The act or process of adducing a reason or reasons; manner of presenting one's reasons.
2.
That which is offered in argument; proofs or reasons when arranged and developed; course of argument. "His reasoning was sufficiently profound."
Synonyms: Argumentation; argument. Reasoning, Argumentation. Few words are more interchanged than these; and yet, technically, there is a difference between them. Reasoning is the broader term, including both deduction and induction. Argumentation denotes simply the former, and descends from the whole to some included part; while reasoning embraces also the latter, and ascends from the parts to a whole. See Induction. Reasoning is occupied with ideas and their relations; argumentation has to do with the forms of logic. A thesis is set down: you attack, I defend it; you insist, I reply; you deny, I prove; you distinguish, I destroy your distinctions; my replies balance or overturn your objections. Such is argumentation. It supposes that there are two sides, and that both agree to the same rules.
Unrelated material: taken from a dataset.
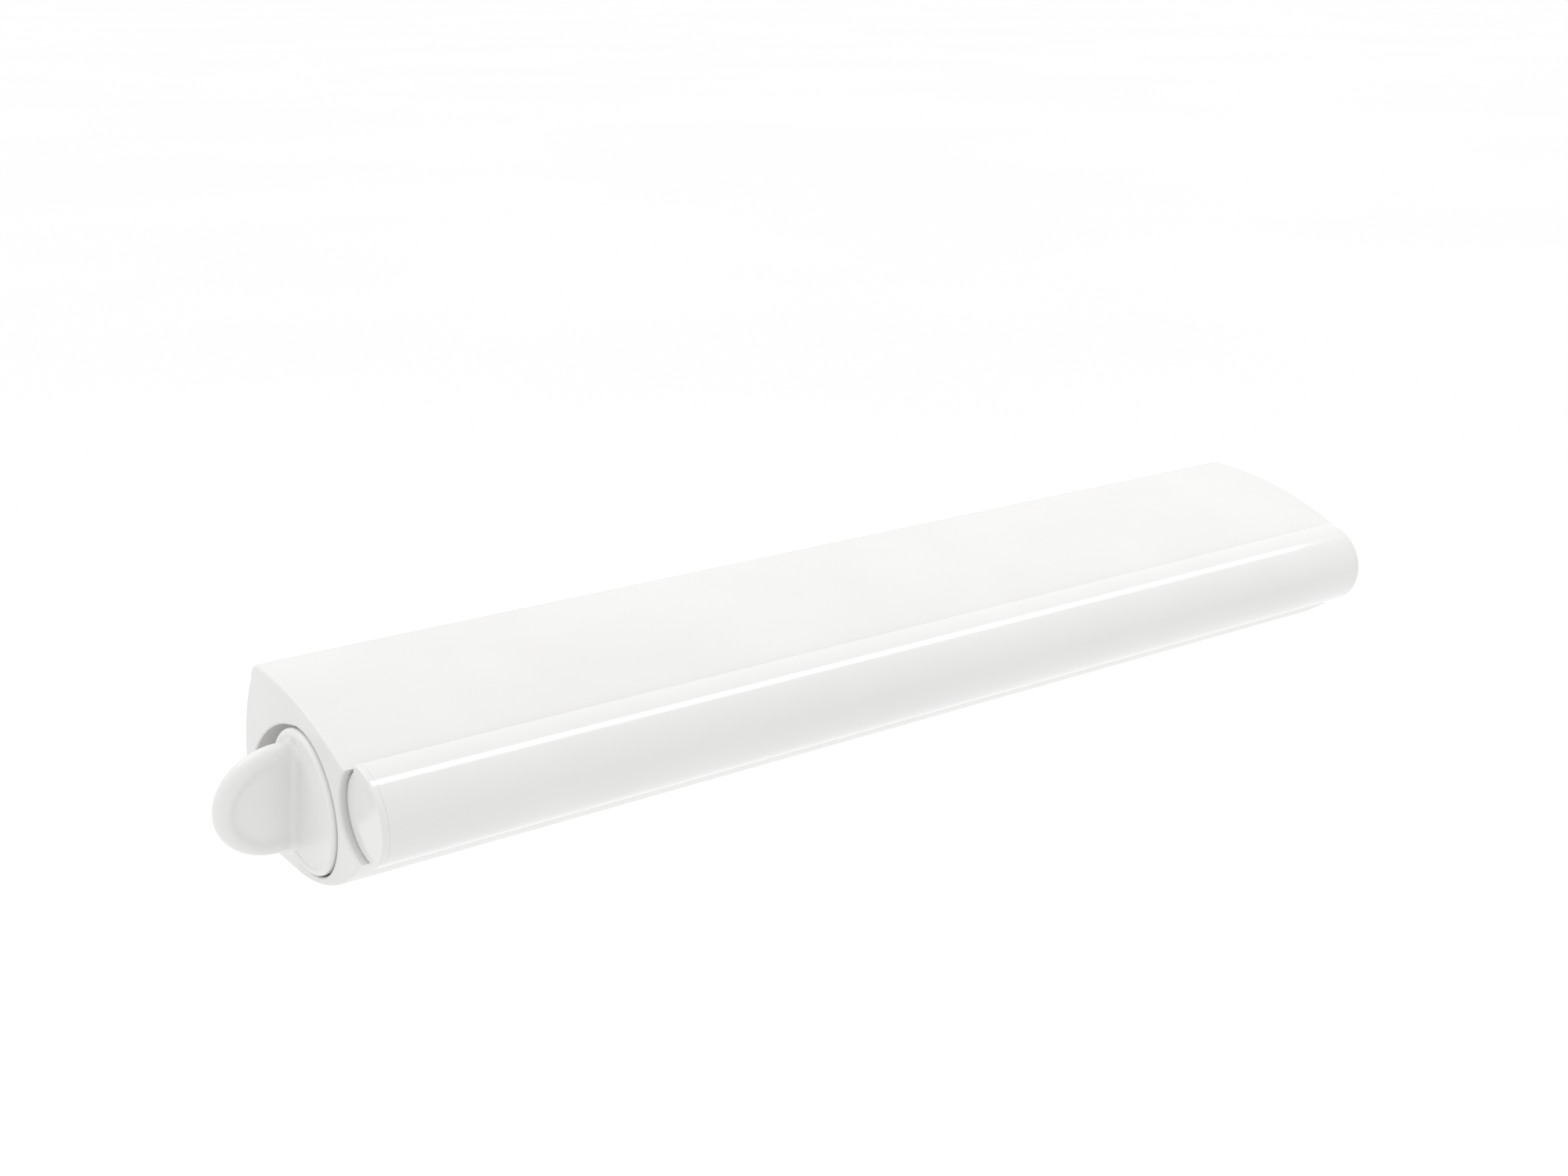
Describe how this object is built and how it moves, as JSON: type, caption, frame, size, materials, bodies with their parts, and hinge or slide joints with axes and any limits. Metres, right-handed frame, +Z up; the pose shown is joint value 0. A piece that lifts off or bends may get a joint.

Reasoning, on the other hand, is often a natural process, by which we form, from the general analogy of nature, or special presumptions in the case, conclusions which have greater or less degrees of force, and which may be strengthened or weakened by subsequent experience.



verb
Reason  v. t.  
1.
To arrange and present the reasons for or against; to examine or discuss by arguments; to debate or discuss; as, I reasoned the matter with my friend. "When they are clearly discovered, well digested, and well reasoned in every part, there is beauty in such a theory."
2.
To support with reasons, as a request. (R.)
3.
To persuade by reasoning or argument; as, to reason one into a belief; to reason one out of his plan. "Men that will not be reasoned into their senses."
4.
To overcome or conquer by adducing reasons; with down; as, to reason down a passion.
5.
To find by logical processes; to explain or justify by reason or argument; usually with out; as, to reason out the causes of the librations of the moon.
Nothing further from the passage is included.